#### ITEMS:
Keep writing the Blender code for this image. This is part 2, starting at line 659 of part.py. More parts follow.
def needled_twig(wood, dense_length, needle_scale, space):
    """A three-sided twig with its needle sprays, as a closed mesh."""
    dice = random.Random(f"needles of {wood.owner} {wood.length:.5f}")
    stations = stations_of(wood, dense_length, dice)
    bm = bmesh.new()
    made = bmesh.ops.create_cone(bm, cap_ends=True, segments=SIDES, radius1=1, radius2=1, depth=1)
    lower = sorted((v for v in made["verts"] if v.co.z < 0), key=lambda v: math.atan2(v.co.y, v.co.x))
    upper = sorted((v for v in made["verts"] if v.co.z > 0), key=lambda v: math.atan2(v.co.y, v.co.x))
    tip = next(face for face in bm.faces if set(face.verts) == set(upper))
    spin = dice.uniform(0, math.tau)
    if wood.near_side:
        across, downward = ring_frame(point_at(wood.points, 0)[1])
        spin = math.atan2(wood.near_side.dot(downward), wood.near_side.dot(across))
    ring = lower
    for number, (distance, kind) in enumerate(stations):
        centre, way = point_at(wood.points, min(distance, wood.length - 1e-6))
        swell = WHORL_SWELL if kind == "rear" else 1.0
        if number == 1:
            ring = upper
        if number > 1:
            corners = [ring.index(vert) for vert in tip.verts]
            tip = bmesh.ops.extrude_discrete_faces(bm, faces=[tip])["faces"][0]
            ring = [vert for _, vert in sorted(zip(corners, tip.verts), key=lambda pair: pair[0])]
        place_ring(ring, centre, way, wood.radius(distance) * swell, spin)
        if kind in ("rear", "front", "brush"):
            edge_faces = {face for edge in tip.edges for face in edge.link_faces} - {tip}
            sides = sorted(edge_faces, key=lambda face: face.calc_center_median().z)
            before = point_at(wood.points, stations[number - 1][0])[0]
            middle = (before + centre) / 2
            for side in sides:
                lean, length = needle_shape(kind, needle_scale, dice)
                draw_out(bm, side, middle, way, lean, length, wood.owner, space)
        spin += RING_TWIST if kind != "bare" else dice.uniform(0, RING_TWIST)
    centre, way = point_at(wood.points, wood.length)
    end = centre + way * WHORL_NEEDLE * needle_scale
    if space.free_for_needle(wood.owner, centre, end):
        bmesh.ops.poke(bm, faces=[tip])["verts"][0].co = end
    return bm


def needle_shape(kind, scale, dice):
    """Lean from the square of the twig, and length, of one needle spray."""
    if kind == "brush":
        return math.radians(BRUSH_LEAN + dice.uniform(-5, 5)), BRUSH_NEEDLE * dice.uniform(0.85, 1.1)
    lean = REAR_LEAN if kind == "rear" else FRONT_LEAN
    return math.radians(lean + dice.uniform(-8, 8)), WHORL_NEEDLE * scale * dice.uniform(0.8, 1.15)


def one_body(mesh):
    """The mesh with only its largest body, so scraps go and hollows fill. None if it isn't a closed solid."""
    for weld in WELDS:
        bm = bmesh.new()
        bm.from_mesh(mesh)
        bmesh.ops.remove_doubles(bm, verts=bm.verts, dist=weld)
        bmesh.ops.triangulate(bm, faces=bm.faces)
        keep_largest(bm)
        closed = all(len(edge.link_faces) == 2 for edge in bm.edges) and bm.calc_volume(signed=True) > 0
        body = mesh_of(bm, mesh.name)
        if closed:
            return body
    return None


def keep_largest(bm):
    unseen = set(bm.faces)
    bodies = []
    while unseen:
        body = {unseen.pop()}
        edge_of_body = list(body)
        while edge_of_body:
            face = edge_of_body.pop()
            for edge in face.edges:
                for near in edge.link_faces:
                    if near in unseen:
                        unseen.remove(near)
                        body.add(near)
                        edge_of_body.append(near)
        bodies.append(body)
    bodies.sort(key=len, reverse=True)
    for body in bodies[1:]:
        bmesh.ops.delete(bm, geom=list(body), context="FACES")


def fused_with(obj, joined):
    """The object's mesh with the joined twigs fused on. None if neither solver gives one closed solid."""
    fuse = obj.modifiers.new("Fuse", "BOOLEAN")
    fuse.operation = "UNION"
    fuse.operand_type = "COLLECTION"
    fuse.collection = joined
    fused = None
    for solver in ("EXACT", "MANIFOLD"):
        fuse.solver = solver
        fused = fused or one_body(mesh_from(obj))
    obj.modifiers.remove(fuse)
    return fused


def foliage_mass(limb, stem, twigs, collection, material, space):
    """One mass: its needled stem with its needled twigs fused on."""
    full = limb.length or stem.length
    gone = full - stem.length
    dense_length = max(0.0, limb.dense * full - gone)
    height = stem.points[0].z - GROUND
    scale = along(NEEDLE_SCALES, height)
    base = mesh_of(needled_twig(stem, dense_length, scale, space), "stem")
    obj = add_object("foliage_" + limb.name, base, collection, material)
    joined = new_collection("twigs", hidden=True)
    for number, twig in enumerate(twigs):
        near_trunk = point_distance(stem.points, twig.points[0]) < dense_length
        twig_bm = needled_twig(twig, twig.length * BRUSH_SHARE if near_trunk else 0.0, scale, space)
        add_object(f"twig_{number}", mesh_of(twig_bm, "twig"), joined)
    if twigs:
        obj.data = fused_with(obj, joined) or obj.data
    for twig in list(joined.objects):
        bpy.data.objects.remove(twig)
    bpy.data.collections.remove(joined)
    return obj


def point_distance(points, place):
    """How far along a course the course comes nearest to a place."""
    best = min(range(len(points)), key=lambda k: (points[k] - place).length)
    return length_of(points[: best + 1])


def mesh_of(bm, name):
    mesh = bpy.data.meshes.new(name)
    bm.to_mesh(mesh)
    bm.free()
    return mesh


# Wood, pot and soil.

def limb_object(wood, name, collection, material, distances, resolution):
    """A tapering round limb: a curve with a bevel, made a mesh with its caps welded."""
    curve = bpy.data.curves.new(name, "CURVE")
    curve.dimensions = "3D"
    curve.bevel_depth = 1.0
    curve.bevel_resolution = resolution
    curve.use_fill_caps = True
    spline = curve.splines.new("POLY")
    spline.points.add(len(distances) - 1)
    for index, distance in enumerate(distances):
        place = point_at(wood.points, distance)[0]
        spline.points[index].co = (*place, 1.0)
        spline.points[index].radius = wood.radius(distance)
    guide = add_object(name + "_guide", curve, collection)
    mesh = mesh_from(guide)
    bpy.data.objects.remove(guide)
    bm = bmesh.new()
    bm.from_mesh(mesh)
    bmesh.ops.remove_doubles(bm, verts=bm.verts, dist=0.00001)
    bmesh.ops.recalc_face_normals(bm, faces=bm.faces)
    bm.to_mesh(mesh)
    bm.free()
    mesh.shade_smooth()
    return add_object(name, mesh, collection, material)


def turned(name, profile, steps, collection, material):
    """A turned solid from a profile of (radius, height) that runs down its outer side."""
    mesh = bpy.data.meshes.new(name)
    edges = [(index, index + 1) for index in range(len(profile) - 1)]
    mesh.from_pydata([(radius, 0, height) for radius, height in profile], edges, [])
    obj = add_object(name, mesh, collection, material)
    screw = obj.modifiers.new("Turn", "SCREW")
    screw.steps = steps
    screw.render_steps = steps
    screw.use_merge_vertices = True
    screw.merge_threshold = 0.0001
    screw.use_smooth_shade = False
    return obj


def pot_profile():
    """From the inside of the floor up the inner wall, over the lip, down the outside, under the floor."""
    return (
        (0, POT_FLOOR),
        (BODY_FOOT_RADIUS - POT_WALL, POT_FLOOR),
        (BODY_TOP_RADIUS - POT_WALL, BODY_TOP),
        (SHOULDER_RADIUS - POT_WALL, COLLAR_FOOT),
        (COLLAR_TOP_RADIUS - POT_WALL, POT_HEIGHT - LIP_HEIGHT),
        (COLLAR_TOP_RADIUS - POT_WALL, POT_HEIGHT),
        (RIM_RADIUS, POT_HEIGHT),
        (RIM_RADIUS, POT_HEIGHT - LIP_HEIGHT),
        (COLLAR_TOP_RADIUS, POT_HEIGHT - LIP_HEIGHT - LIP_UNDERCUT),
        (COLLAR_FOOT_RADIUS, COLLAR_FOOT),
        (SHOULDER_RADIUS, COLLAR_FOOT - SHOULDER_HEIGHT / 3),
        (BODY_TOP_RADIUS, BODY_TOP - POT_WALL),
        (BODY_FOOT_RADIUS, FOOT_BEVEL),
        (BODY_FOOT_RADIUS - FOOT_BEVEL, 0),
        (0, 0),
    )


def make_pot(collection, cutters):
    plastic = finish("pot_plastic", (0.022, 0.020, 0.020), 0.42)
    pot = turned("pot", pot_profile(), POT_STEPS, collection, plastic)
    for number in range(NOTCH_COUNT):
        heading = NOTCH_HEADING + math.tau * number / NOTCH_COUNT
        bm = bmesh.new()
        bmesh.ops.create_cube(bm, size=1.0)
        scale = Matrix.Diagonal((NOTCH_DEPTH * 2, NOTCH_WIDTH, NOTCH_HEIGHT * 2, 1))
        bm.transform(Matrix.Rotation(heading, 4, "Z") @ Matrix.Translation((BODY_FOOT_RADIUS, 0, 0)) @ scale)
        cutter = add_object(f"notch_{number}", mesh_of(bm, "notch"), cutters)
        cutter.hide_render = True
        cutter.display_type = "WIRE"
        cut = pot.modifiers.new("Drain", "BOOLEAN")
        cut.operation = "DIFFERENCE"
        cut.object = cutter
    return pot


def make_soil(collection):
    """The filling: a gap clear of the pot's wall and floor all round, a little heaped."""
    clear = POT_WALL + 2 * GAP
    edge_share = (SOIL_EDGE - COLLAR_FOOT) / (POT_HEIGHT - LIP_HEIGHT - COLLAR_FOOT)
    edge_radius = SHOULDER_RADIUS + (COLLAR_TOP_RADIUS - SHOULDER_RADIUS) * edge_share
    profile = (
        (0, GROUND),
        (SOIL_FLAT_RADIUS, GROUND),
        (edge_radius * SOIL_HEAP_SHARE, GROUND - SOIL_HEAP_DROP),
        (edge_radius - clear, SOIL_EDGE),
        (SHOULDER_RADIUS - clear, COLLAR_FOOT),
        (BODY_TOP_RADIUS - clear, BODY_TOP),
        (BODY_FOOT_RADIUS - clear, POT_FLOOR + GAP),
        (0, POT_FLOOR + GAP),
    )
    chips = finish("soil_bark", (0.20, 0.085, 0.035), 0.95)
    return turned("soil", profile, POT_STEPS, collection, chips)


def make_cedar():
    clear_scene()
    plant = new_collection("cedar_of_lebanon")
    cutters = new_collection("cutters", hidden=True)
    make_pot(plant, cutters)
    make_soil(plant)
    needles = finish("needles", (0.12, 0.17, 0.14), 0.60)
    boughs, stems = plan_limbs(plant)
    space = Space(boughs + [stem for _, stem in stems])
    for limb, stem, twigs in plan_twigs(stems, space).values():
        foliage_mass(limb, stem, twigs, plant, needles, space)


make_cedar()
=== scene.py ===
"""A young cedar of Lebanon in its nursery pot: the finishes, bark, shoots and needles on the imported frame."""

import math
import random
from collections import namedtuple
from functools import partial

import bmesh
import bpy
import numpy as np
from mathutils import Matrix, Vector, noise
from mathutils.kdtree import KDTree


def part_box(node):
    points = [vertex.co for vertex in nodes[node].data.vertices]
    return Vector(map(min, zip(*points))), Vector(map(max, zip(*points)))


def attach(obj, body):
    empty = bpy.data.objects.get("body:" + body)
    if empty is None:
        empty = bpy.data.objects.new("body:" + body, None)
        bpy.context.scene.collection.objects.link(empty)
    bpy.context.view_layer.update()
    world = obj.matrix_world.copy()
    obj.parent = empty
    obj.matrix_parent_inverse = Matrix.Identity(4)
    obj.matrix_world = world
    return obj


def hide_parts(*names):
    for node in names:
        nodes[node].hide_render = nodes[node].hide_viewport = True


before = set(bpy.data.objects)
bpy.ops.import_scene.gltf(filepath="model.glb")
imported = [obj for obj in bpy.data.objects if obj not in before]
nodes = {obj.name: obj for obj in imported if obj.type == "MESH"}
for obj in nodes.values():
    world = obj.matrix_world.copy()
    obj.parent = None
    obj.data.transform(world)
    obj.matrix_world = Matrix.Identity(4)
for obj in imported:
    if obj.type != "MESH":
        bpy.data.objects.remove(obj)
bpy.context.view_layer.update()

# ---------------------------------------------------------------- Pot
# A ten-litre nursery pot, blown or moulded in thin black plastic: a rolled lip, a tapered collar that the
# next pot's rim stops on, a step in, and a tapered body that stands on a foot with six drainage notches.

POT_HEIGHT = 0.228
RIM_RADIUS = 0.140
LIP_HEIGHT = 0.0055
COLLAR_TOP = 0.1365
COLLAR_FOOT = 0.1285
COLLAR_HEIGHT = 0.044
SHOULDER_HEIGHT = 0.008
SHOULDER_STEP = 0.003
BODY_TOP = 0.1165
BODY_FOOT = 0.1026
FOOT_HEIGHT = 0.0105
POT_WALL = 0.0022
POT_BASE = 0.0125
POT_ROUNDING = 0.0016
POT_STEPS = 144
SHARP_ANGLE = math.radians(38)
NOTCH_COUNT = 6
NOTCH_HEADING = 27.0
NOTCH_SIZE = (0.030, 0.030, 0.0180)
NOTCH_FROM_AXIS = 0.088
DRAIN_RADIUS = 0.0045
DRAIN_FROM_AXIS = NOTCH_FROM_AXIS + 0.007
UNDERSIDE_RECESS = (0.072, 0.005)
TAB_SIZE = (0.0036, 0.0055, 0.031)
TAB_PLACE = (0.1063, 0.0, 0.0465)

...

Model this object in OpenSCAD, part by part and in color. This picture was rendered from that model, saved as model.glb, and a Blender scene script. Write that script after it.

#### PROBLEM STATEMENT:
Everything from the line that contains "0.17, 0.14), 0.60)" to the line that contains "in imported if" must be transcribed exactly, both end lines included.

#### WRITTEN ANSWER:
    needles = finish("needles", (0.12, 0.17, 0.14), 0.60)
    boughs, stems = plan_limbs(plant)
    space = Space(boughs + [stem for _, stem in stems])
    for limb, stem, twigs in plan_twigs(stems, space).values():
        foliage_mass(limb, stem, twigs, plant, needles, space)


make_cedar()
=== scene.py ===
"""A young cedar of Lebanon in its nursery pot: the finishes, bark, shoots and needles on the imported frame."""

import math
import random
from collections import namedtuple
from functools import partial

import bmesh
import bpy
import numpy as np
from mathutils import Matrix, Vector, noise
from mathutils.kdtree import KDTree


def part_box(node):
    points = [vertex.co for vertex in nodes[node].data.vertices]
    return Vector(map(min, zip(*points))), Vector(map(max, zip(*points)))


def attach(obj, body):
    empty = bpy.data.objects.get("body:" + body)
    if empty is None:
        empty = bpy.data.objects.new("body:" + body, None)
        bpy.context.scene.collection.objects.link(empty)
    bpy.context.view_layer.update()
    world = obj.matrix_world.copy()
    obj.parent = empty
    obj.matrix_parent_inverse = Matrix.Identity(4)
    obj.matrix_world = world
    return obj


def hide_parts(*names):
    for node in names:
        nodes[node].hide_render = nodes[node].hide_viewport = True


before = set(bpy.data.objects)
bpy.ops.import_scene.gltf(filepath="model.glb")
imported = [obj for obj in bpy.data.objects if obj not in before]
nodes = {obj.name: obj for obj in imported if obj.type == "MESH"}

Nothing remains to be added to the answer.